Roger Baldwin, the pioneering mathematician who with his three Army buddies figured out how to gain the edge in the game of blackjack, has died at age 91.
The New York-born Baldwin received a master’s degree from Columbia University before entering the U.S. Army in 1953. While in the service, he became acquainted with three other math-minded soldiers and told them of formulas on which he had been working to beat the game of 21. The four soldiers—later dubbed the “Four Horsemen of Aberdeen”—spent the subsequent 8 months crunching numbers using Army desk calculators to develop a strategy that would optimize the player’ odds of beating the dealer in blackjack.
After a weeklong field trip to Las Vegas in 1954, during which Baldwin played in 16 casinos, the group finalized their research and published it in the Journal of the American Statistical Association in September 1956. The group wrote that of all table games, “blackjack is by far the most neglected in the scientific literature of gambling… The fixed and known nature of the dealer’s strategy is vital in reducing the mathematical and computational problems in analyzing blackjack to manageable proportions.”

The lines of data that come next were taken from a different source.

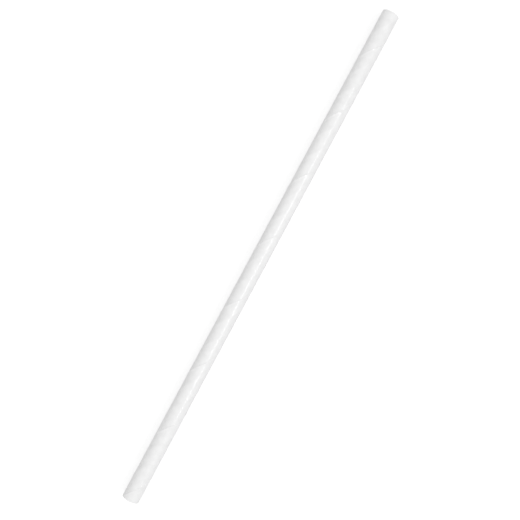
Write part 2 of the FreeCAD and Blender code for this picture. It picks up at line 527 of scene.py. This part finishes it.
def straw_mesh():
    """The wound tube: its outside and its bore, cut off square and closed at both ends."""
    bm = bmesh.new()
    bm.loops.layers.float_vector.new("ribbon")
    cut_skin(bm, add_skin(bm, wall_rows(), wall_radius, wavy=True))
    cut_skin(bm, add_skin(bm, spread(0, PITCH, BORE_ROWS), bore_radius, wavy=False))
    for side in (1, -1):
        close_end(bm, side)
    bmesh.ops.recalc_face_normals(bm, faces=bm.faces)
    mesh = bpy.data.meshes.new("wound_straw")
    bm.to_mesh(mesh)
    bm.free()
    mesh.shade_smooth()
    mesh.set_sharp_from_angle(angle=SHARP_ANGLE)
    return mesh


def straw():
    """The straw, in place of its plain solid."""
    mesh = straw_mesh()
    mesh.materials.append(paper_material())
    mesh.materials.append(cut_material())
    piece = add_object("wound_straw", mesh)
    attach(piece, "root")
    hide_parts(NODE)


def seen_directly(tree):
    """1 for camera, glossy and transmission rays, and 0 for the rays that carry light."""
    path = node(tree, "ShaderNodeLightPath", (-900, 0))
    first = node(tree, "ShaderNodeMath", (-700, 0), operation="MAXIMUM",
                 i0=path.outputs["Is Camera Ray"], i1=path.outputs["Is Glossy Ray"])
    both = node(tree, "ShaderNodeMath", (-500, 0), operation="MAXIMUM",
                i0=first.outputs[0], i1=path.outputs["Is Transmission Ray"])
    return both.outputs[0]


def floor_material():
    """Matt and pale, with a glow that is only seen, so that it looks white in the open."""
    material = bpy.data.materials.new("pale_floor")
    material.use_nodes = True
    tree = material.node_tree
    tree.nodes.clear()
    matt = node(tree, "ShaderNodeBsdfDiffuse", (-200, 200), Color=FLOOR_COLOUR)
    strength = node(tree, "ShaderNodeMath", (-300, 0), operation="MULTIPLY", i0=seen_directly(tree),
                    i1=FLOOR_GLOW)
    glow = node(tree, "ShaderNodeEmission", (-100, 0), Strength=strength.outputs[0])
    total = node(tree, "ShaderNodeAddShader", (100, 100), i0=matt.outputs[0], i1=glow.outputs[0])
    node(tree, "ShaderNodeOutputMaterial", (300, 100), Surface=total.outputs[0])
    return material


def floor():
    """A wide pale floor that keeps the straw's shadow."""
    half = FLOOR_SIZE / 2
    mesh = bpy.data.meshes.new("floor")
    corners = [(-half, -half, 0), (half, -half, 0), (half, half, 0), (-half, half, 0)]
    mesh.from_pydata(corners, [], [(0, 1, 2, 3)])
    mesh.materials.append(floor_material())
    add_object("floor", mesh)


def world():
    """Even studio light from all round, which looks white itself."""
    made = bpy.data.worlds.new("studio")
    bpy.context.scene.world = made
    made.use_nodes = True
    tree = made.node_tree
    tree.nodes.clear()
    strength = node(tree, "ShaderNodeMapRange", (-300, 0), Value=seen_directly(tree), To_Min=WORLD_LIGHT,
                    To_Max=1.0)
    light = node(tree, "ShaderNodeBackground", (-100, 0), Color=WHITE, Strength=strength.outputs[0])
    node(tree, "ShaderNodeOutputWorld", (100, 0), Surface=light.outputs[0])


def lamp(name, power, from_vertical, length, width):
    """A soft box along the straw, aimed at the origin on the floor below it."""
    light = bpy.data.lights.new(name, "AREA")
    light.shape = "RECTANGLE"
    light.size = length
    light.size_y = width
    light.energy = power
    made = add_object(name, light)
    made.location = LAMP_DISTANCE * Vector((0, math.sin(from_vertical), math.cos(from_vertical)))
    made.rotation_euler = (-from_vertical, 0, 0)


def camera():
    """Straight above the straw, turned so that it leans as in the photo."""
    data = bpy.data.cameras.new("camera")
    half_view = PICTURE_SIZE / 2 / PIXELS_PER_MM * MM
    data.sensor_width = SENSOR_MM
    data.lens = SENSOR_MM / 2 * CAMERA_DISTANCE / half_view
    made = add_object("camera", data)
    turned = LEAN - math.pi / 2
    right = Vector((math.cos(turned), math.sin(turned), 0))
    up = Vector((-math.sin(turned), math.cos(turned), 0))
    aside = (right * MIDDLE_RIGHT_PX + up * MIDDLE_UP_PX) / PIXELS_PER_MM * MM
    made.location = Vector((0, 0, AXIS_HEIGHT + CAMERA_DISTANCE)) - aside
    made.rotation_euler = (0, 0, turned)
    bpy.context.scene.camera = made


straw()
floor()
world()
for name, settings in LAMPS.items():
    lamp(name, **settings)
camera()
bpy.context.scene.view_settings.view_transform = "Standard"
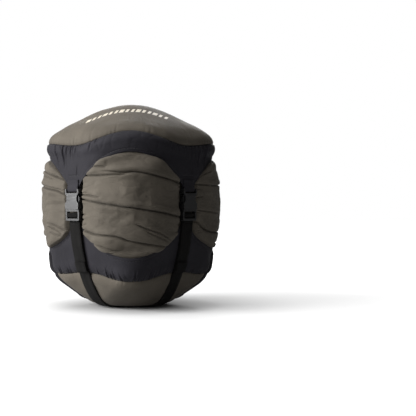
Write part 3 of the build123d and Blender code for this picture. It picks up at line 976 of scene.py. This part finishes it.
def lid_print():
    """A row of plain slanted bars printed on the front of the lid; every third one is wider."""
    verts, faces = [], []
    _, column, quads = grid_quads(BAR_ROWS, BAR_COLUMNS)
    for n, middle in enumerate(np.linspace(PRINT_FROM, PRINT_TO, PRINT_BARS)):
        width, height = PRINT_BAR[0] * (1.0 if n % 3 else PRINT_WIDE), PRINT_BAR[1]
        faces += (quads[column < BAR_COLUMNS - 1] + len(verts)).tolist()
        for up in np.linspace(-0.5, 0.5, BAR_ROWS):
            for across in np.linspace(-0.5, 0.5, BAR_COLUMNS):
                x, y = middle + across * width + up * PRINT_SLANT, PRINT_Y + up * height
                place, normal = lid_panel_skin.below(x, y)
                verts.append(place + normal * PRINT_THICK)
    link(smooth_mesh("lid_print", verts, faces), print_ink, "lid")


lid_print()


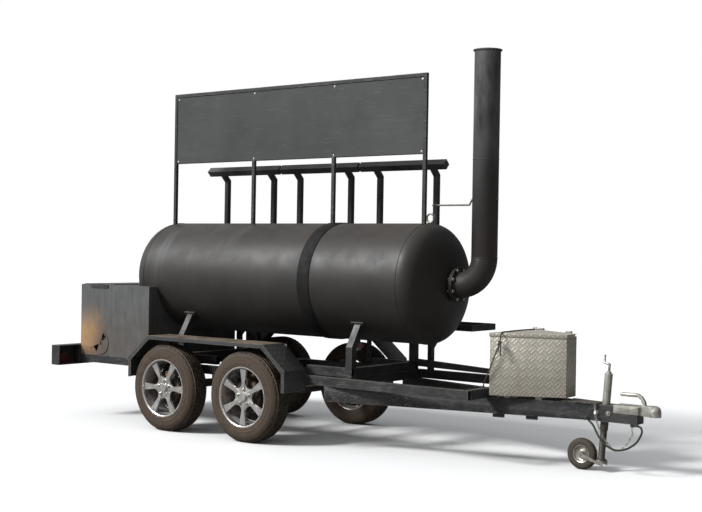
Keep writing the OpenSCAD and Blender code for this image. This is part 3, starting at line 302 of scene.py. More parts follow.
def chassis_finish(name="chassis black", dusty=0.55, base=None):
    f, p = Finish(name), paint()
    c = f.coords()
    base = base or p.chassis
    tone = f.mix(f.use("Patches", Scale=3.0, From=0.4, To=0.66), rgba(base, 0.75), rgba(base, 1.5))
    worn = f.math("MULTIPLY", f.use("Scratches", Scale=1.0, From=0.60, To=0.72), f.use("Patches", Scale=2.4, From=0.42, To=0.62))
    tone = f.mix(f.math("MULTIPLY", worn, 0.6), tone, rgba(p.bare, 0.6))
    chalk = f.use("Patches", Scale=55.0, From=0.52, To=0.70, Stretch=(0.35, 1.0, 1.0))
    tone = f.mix(f.math("MULTIPLY", chalk, 0.30), tone, rgba(p.bare, 0.45))
    tone = f.mix(f.use("Dust", Amount=dusty, Low=0.3, High=0.95), tone, rgba(p.dust, 0.62))
    splash = f.math("MULTIPLY", f.use("Patches", Scale=6.0, From=0.5, To=0.75), f.range(f.put("ShaderNodeSeparateXYZ", {0: c}).outputs[2], 0.55, 0.2))
    tone = f.mix(f.math("MULTIPLY", splash, 0.35), tone, rgba(p.dust, 0.5))
    tone = f.mix(f.use("Worn edges", Reach=0.006, From=0.02, To=0.2), tone, rgba(p.bare, 0.85))
    rough = f.range(f.noise(c, 14.0, 5.0), 0.3, 0.7, 0.40, 0.62)
    f.set(Base_Color=tone, Roughness=rough, Normal=f.bump(f.noise(c, 150.0, 4.0), 0.0006, 0.35))
    return f.material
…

The article was expanded and published in the 1957 book Playing Blackjack to Win: A New Strategy for the Game of 21. The book led mathematics professor Edward O. Thorp to validate the group’s calculations on an IBM 704 computer at the Massachusetts Institute of Technology, after which Thorp published the groundbreaking book Beat the Dealer: A Winning Strategy for the Game of Twenty-One in 1962. That book is still considered the Bible of 21 card-counting strategy.